Both companies have bet on blockchain infrastructure – Mastercard with pilots for on-chain identity and settlement tools and Visa with experiments in stablecoin settlement using USDC. But despite these efforts, neither treats crypto as a near-term threat or opportunity to their core businesses.

This attitude contrasts with the scale of on-chain activity. According to data from Glassnode, bitcoin alone processed over $25 trillion worth of transactions by 2025, more than Visa ($17 trillion) and Mastercard ($11 trillion) combined. While Bitcoin’s volume includes high-frequency and large institutional transfers, the size reflects growing blockchain demand across financial applications.

SoFi’s crypto push

Meanwhile, SoFi, the digital bank and fintech firm, is leaning more aggressively into crypto.

After beating Wall Street estimates in its fourth-quarter earnings, SoFi’s stock rose briefly before falling, now 5% lower.

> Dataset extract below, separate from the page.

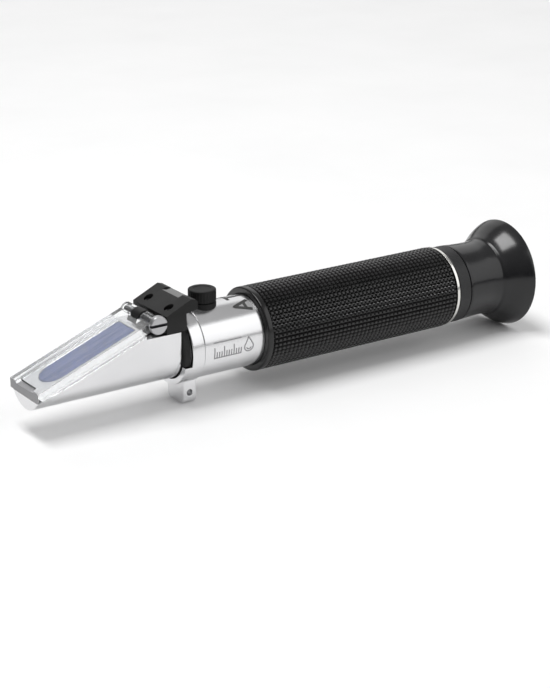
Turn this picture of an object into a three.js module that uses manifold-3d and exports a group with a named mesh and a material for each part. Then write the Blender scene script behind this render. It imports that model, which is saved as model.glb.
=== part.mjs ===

Just over 63,000 accounts were actively buying, selling and holding digital assets in the fourth quarter of 2025, although the option did not become fully available until the end of December. Nevertheless, the company said it sees crypto as part of a larger strategy.

CEO Anthony Noto told investors that SoFi is “moving with urgency to lead the next phase of financial services by delivering crypto and blockchain innovation underpinned by bank-grade stability and security.”